◆ **Provided data**:

= = = =

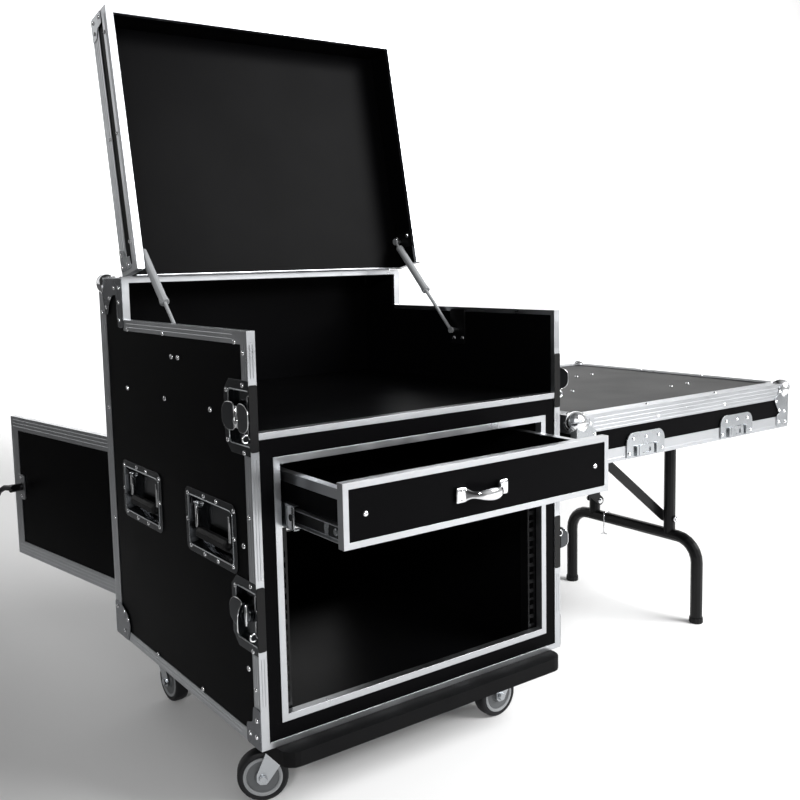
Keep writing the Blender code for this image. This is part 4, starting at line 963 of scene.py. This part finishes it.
def bead_lines():
    mouths = []
    dishes = []
    frames = []
    for side in (-1, 1):
        face = side_face(side)
        for centre in HANDLE_CENTRES:
            mouth = rectangle(centre - 0.0725, centre + 0.0725, HANDLE_Z - 0.0385, HANDLE_Z + 0.0385)
            mouths.append(on_plane(face, round_corners(mouth, 0.008, 3), PROUD))
        for z in LATCHES.values():
            dishes.append(on_plane(face, moved(CUP, FRONT, z), PROUD))
            for low, high in ((-0.029, -0.006), (0.006, 0.029)):
                slot = rectangle(FRONT + 0.003, FRONT + 0.017, z + low, z + high)
                frames.append(on_plane(face, round_corners(slot, 0.003, 2), -0.0068))
    wires("handle_dish_beads", mouths, BEAD, "case", ZINC, closed=True)
    wires("latch_dish_beads", dishes, BEAD, "case", ZINC)
    wires("latch_slot_frames", frames, 0.001, "case", CHROME, closed=True)


bead_lines()

# %% [markdown]
# A small wire eye for a padlock stands square off the side in front of each latch, and
# each dish is folded round the case's front edge as a narrow flange, coated black as a
# painted shade where the front of the latch lies dark.

# %% Padlock eyes and front flanges
EYES = [(-1, 0.277), (-1, 0.548), (1, 0.3125), (1, 0.55)]
EYE = 0.0052


def padlock_eyes():
    rings = []
    for side, z in EYES:
        at = end_face(-1, -0.27, side * (SIDE + 0.0042), z)
        loop = [(EYE * cos(radians(30 * k)), EYE * sin(radians(30 * k))) for k in range(-4, 5)]
        loop = [(-0.0085, -0.005)] + loop + [(-0.0085, 0.005)]
        rings.append(on_plane(at, moved(loop, 0.0, 0.0, side)))
    wires("padlock_eyes", rings, 0.0013, "case", CHROME)


def front_flanges():
    bm = bmesh.new()
    for side in (-1, 1):
        for z in LATCHES.values():
            flange = rectangle(side * (SIDE - 0.0125), side * (SIDE + 0.0002), z - 0.045, z + 0.045)
            plate(bm, round_corners(flange, 0.003, 3), FRONT_FACE, 0.001, SUNK)
    # The flanges' black coat is painted shade.
    piece("latch_front_flanges", bm, "case", BLACK_STEEL, bevel=0.0003)


padlock_eyes()
front_flanges()

# %% [markdown]
# A butterfly latch is a round drum with two finger leaves on pins. Each leaf is a
# tongue of thin sheet whose rim is rolled over. The right latches are left with their
# leaves raised, and on the left only one leaf stands off its dish.

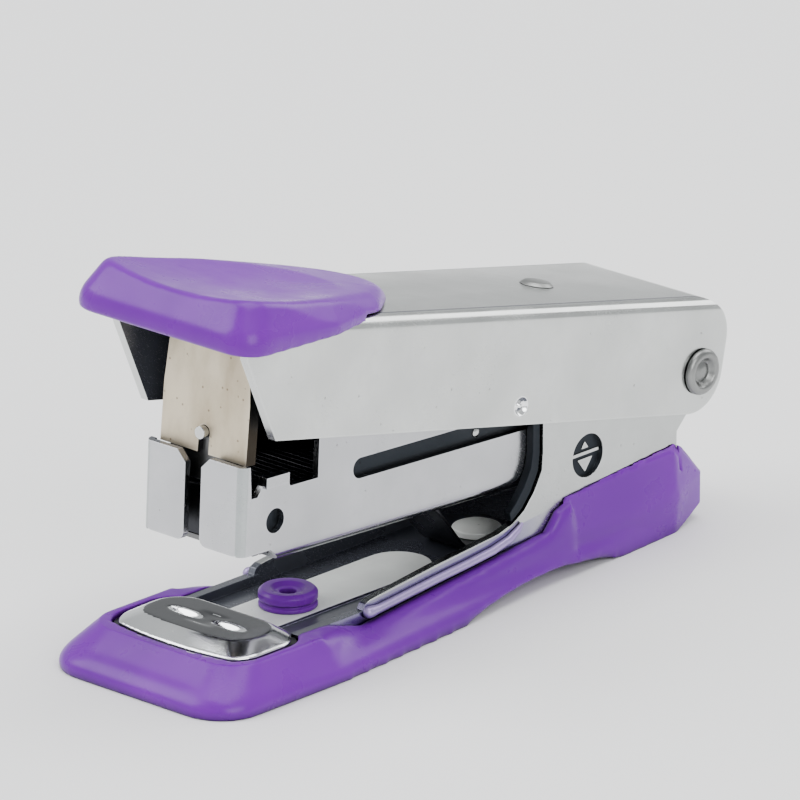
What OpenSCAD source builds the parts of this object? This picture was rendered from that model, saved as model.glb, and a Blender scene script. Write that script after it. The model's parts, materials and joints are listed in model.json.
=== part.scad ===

= = = =

◆ **Requirements**: Using the data above, reproduce every line exactly.

◆ **Finished answer**:
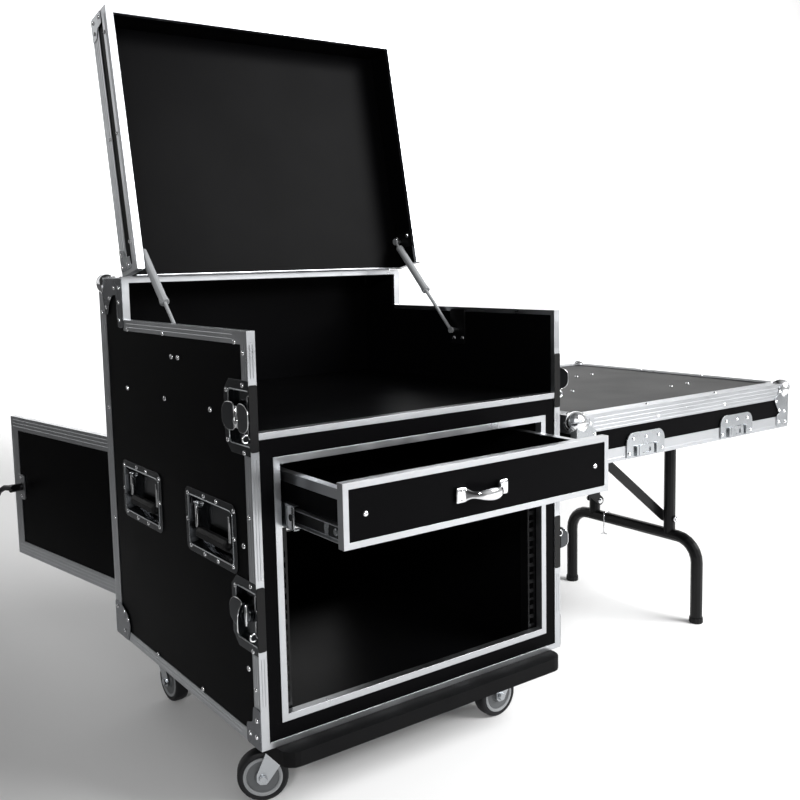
Keep writing the Blender code for this image. This is part 4, starting at line 963 of scene.py. This part finishes it.
def bead_lines():
    mouths = []
    dishes = []
    frames = []
    for side in (-1, 1):
        face = side_face(side)
        for centre in HANDLE_CENTRES:
            mouth = rectangle(centre - 0.0725, centre + 0.0725, HANDLE_Z - 0.0385, HANDLE_Z + 0.0385)
            mouths.append(on_plane(face, round_corners(mouth, 0.008, 3), PROUD))
        for z in LATCHES.values():
            dishes.append(on_plane(face, moved(CUP, FRONT, z), PROUD))
            for low, high in ((-0.029, -0.006), (0.006, 0.029)):
                slot = rectangle(FRONT + 0.003, FRONT + 0.017, z + low, z + high)
                frames.append(on_plane(face, round_corners(slot, 0.003, 2), -0.0068))
    wires("handle_dish_beads", mouths, BEAD, "case", ZINC, closed=True)
    wires("latch_dish_beads", dishes, BEAD, "case", ZINC)
    wires("latch_slot_frames", frames, 0.001, "case", CHROME, closed=True)


bead_lines()

# %% [markdown]
# A small wire eye for a padlock stands square off the side in front of each latch, and
# each dish is folded round the case's front edge as a narrow flange, coated black as a
# painted shade where the front of the latch lies dark.

# %% Padlock eyes and front flanges
EYES = [(-1, 0.277), (-1, 0.548), (1, 0.3125), (1, 0.55)]
EYE = 0.0052


def padlock_eyes():
    rings = []
    for side, z in EYES:
        at = end_face(-1, -0.27, side * (SIDE + 0.0042), z)
        loop = [(EYE * cos(radians(30 * k)), EYE * sin(radians(30 * k))) for k in range(-4, 5)]
        loop = [(-0.0085, -0.005)] + loop + [(-0.0085, 0.005)]
        rings.append(on_plane(at, moved(loop, 0.0, 0.0, side)))
    wires("padlock_eyes", rings, 0.0013, "case", CHROME)


def front_flanges():
    bm = bmesh.new()
    for side in (-1, 1):
        for z in LATCHES.values():
            flange = rectangle(side * (SIDE - 0.0125), side * (SIDE + 0.0002), z - 0.045, z + 0.045)
            plate(bm, round_corners(flange, 0.003, 3), FRONT_FACE, 0.001, SUNK)
    # The flanges' black coat is painted shade.
    piece("latch_front_flanges", bm, "case", BLACK_STEEL, bevel=0.0003)


padlock_eyes()
front_flanges()

# %% [markdown]
# A butterfly latch is a round drum with two finger leaves on pins. Each leaf is a
# tongue of thin sheet whose rim is rolled over. The right latches are left with their
# leaves raised, and on the left only one leaf stands off its dish.

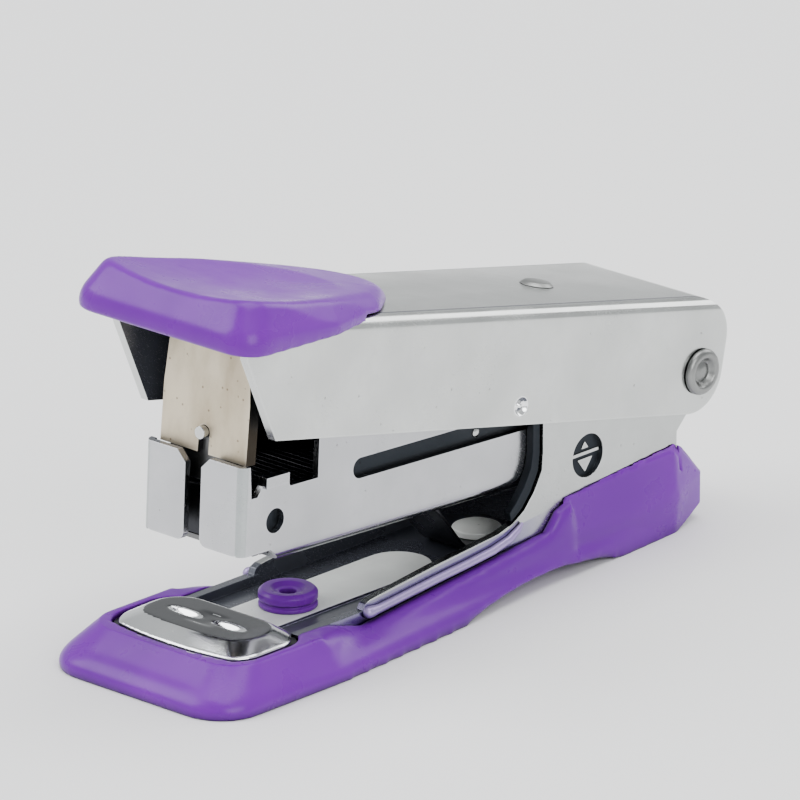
What OpenSCAD source builds the parts of this object? This picture was rendered from that model, saved as model.glb, and a Blender scene script. Write that script after it. The model's parts, materials and joints are listed in model.json.
=== part.scad ===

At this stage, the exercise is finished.